Mycobacterium tuberculosis IDH-PPARγ interaction suppresses GPX4 to drive macrophage ferroptosis and sustain persistent infection

  • Nat Commun. 2026 Jun 8. doi: 10.1038/s41467-026-74032-w.
Wenyuan Pu  #  1  2 Ximeng Zhang  #  3 Man Tian  #  1 Zhiyi He  #  4 Jin Zhu  5 Shiyu Song  6 Li Li  2 Panpan Lian  2 Renwei Lu  2 Ranran Wang  2 Kai Lin  2 Chaode Gu  2 Junaid Wazir  2 Caiyun Wang  1 Yixuan Sun  1 Jing Yang  3 Yingwei Zhang  2 Huimei Chen  7 Enrico Petretto  7 Wangsen Cao  2 Rongrong Fan  8 Eckardt Treuter  8 Xia Zhang  9 Nannan Liu  10 Airong Yang  10 Xinchun Chen  11 Hongwei Wang  12 Zhiqiang Huang  13
Affiliations
  • 1. Department of Respiratory Medicine, Children's Hospital of Nanjing Medical University, Nanjing, P. R. China.
  • 2. State Key Laboratory of Pharmaceutical Biotechnology, State Key Laboratory of Analytical Chemistry for Life Science, Department of Dermatology, Affiliated Nanjing Drum Tower Hospital, Medical School, Nanjing University, Nanjing, Jiangsu Province, P. R. China.
  • 3. Guangdong Provincial Key Laboratory of Infection Immunity & Inflammation, Department of Pathogen Biology, Shenzhen University Medical School, Shenzhen, P. R. China.
  • 4. Department of Respiratory Medicine, First Affiliated Hospital of Guangxi Medical University, Nanning, Guangxi, P. R. China.
  • 5. Huadong Medical Institute of Biotechniques, Nanjing, P. R. China.
  • 6. Nanjing Lupine (YuShanDou) Biomedical Research Institute Co. Ltd., Nanjing, P. R. China.
  • 7. Centre for Computational Biology, Duke-NUS Medical School, Outram, Singapore.

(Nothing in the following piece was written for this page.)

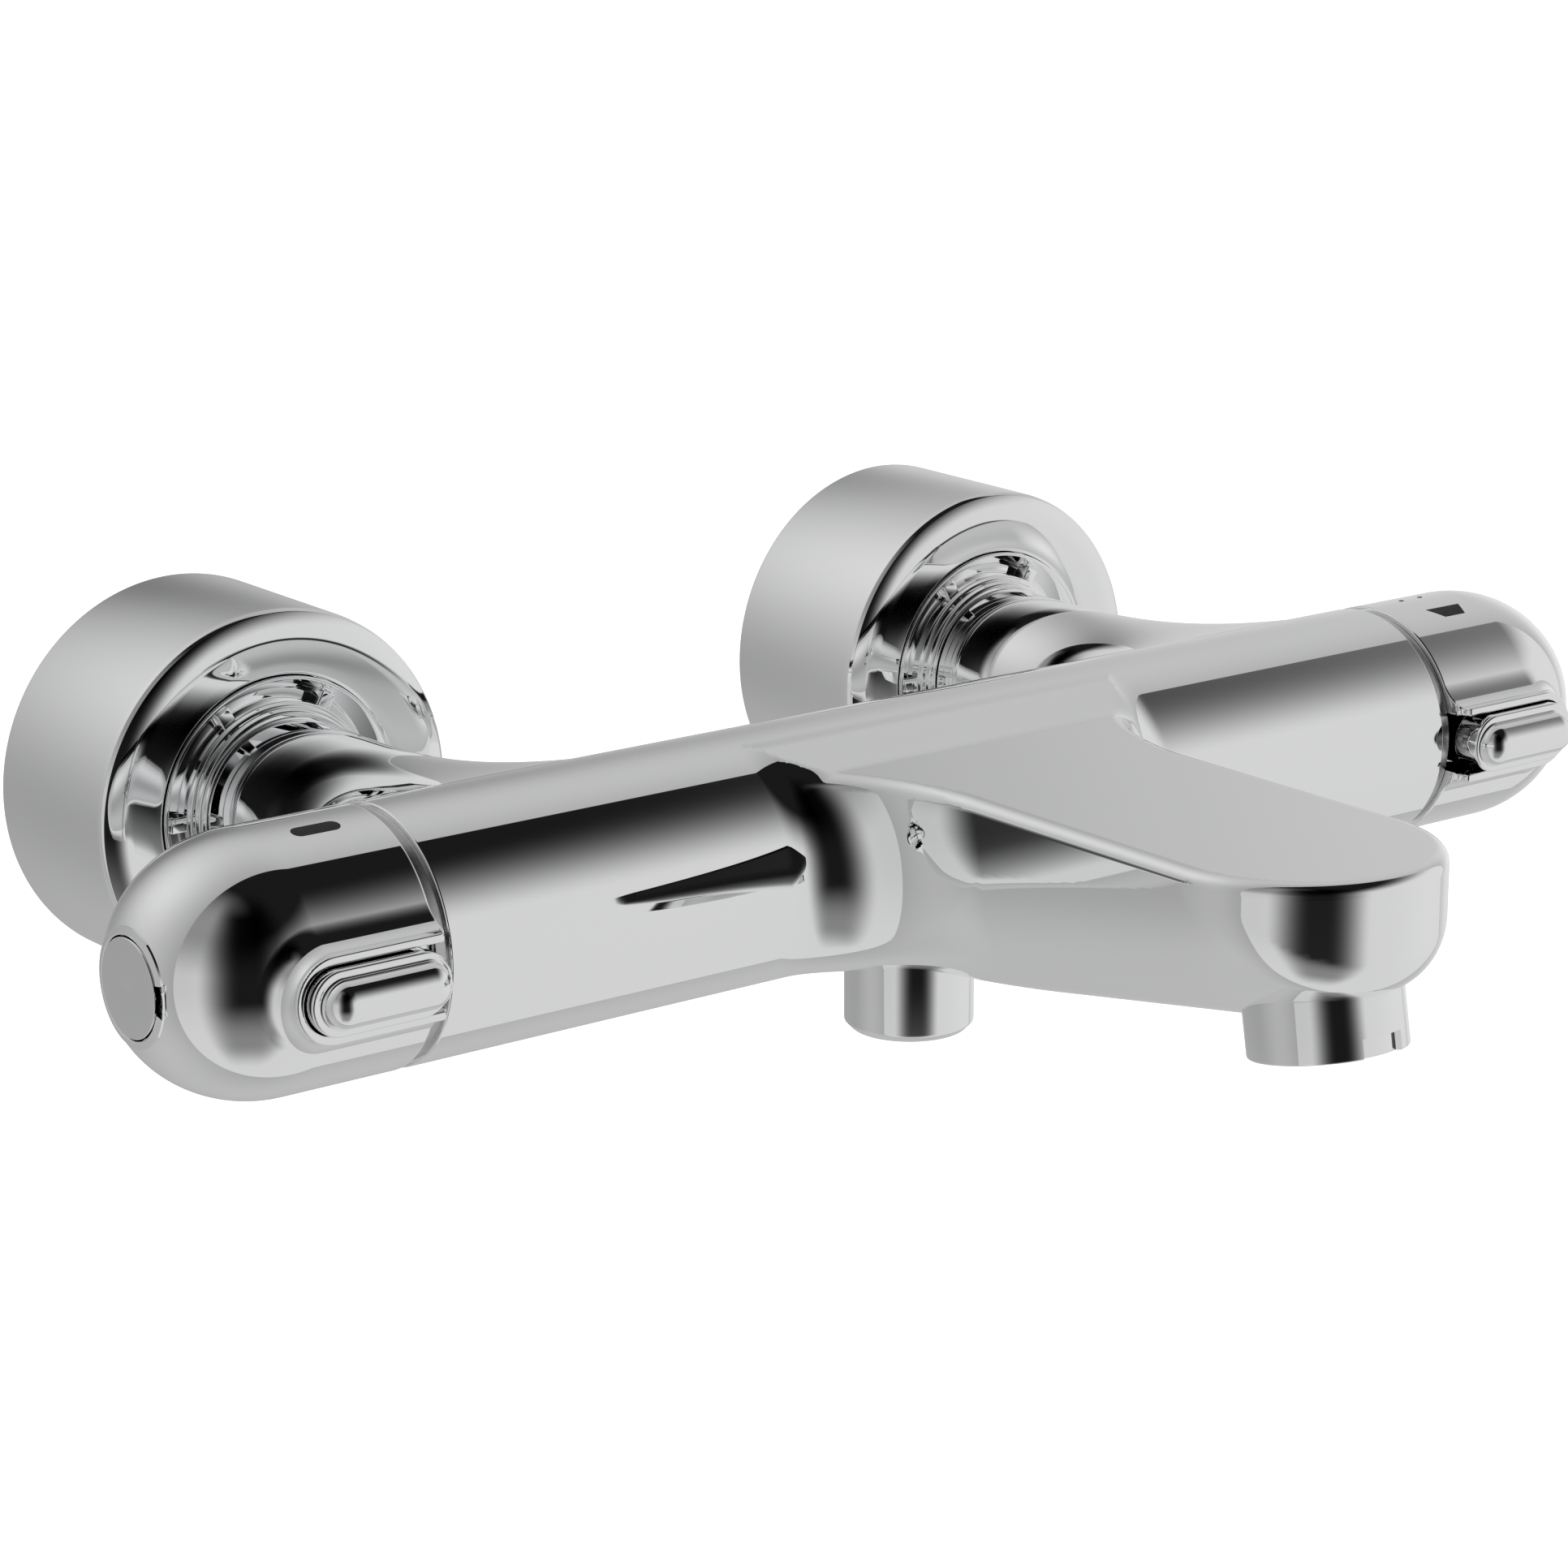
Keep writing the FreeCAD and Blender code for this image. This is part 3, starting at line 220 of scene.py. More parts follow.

  • 8. Department of Medicine Huddinge, Unit for Gastroenterology and Nutrition, Karolinska Institutet, Huddinge, Sweden.
  • 9. Nanjing Public Health Clinical Center, the second hospital of Nanjing, Nanjing University of Chinese Medicine, Nanjing, P. R. China.
  • 10. Research Center for High Altitude Medicine, Laboratory for High Altitude Medicine of Qinghai Province, Qinghai University, Xining, P. R. China.
  • 11. Guangdong Provincial Key Laboratory of Infection Immunity & Inflammation, Department of Pathogen Biology, Shenzhen University Medical School, Shenzhen, P. R. China. [email protected].
  • 12. State Key Laboratory of Pharmaceutical Biotechnology, State Key Laboratory of Analytical Chemistry for Life Science, Department of Dermatology, Affiliated Nanjing Drum Tower Hospital, Medical School, Nanjing University, Nanjing, Jiangsu Province, P. R. China. [email protected].
  • 13. State Key Laboratory of Pharmaceutical Biotechnology, State Key Laboratory of Analytical Chemistry for Life Science, Department of Dermatology, Affiliated Nanjing Drum Tower Hospital, Medical School, Nanjing University, Nanjing, Jiangsu Province, P. R. China. [email protected].
  • # Contributed equally.
Abstract

Mycobacterium tuberculosis (M.tb) actively reprograms host lipid metabolism during infection; however, the underlying mechanism remains poorly understood. How M.tb manipulates macrophage lipid metabolism to induce lipid peroxidation and Ferroptosis for Bacterial persistence remains a fundamental question. Here, using single-cell RNA Sequencing and proteomics, we show that M.tb Infection substantially upregulates Peroxisome Proliferator-activated Receptor gamma (PPARγ) in macrophages. Mechanistically, M.tb isocitrate dehydrogenase (IDH) interacts with PPARγ and impairs its proteasomal degradation. Elevated PPARγ suppresses Glutathione Peroxidase 4 (Gpx4) expression by recruiting the NCOR/SMRT corepressor complex to the Gpx4 promoter, resulting in increased lipid peroxidation and Ferroptosis in infected macrophages. In mice, PPARγ knockout or pharmacological inhibition decreases lung inflammation and M.tb burden, restores GPX4 expression, and enhances macrophage survival. Our findings reveal a mechanism by which M.tb exploits the IDH-PPARγ axis to induce Ferroptosis and sustain persistent Infection, identifying therapeutic targets for tuberculosis treatment through disruption of this interaction.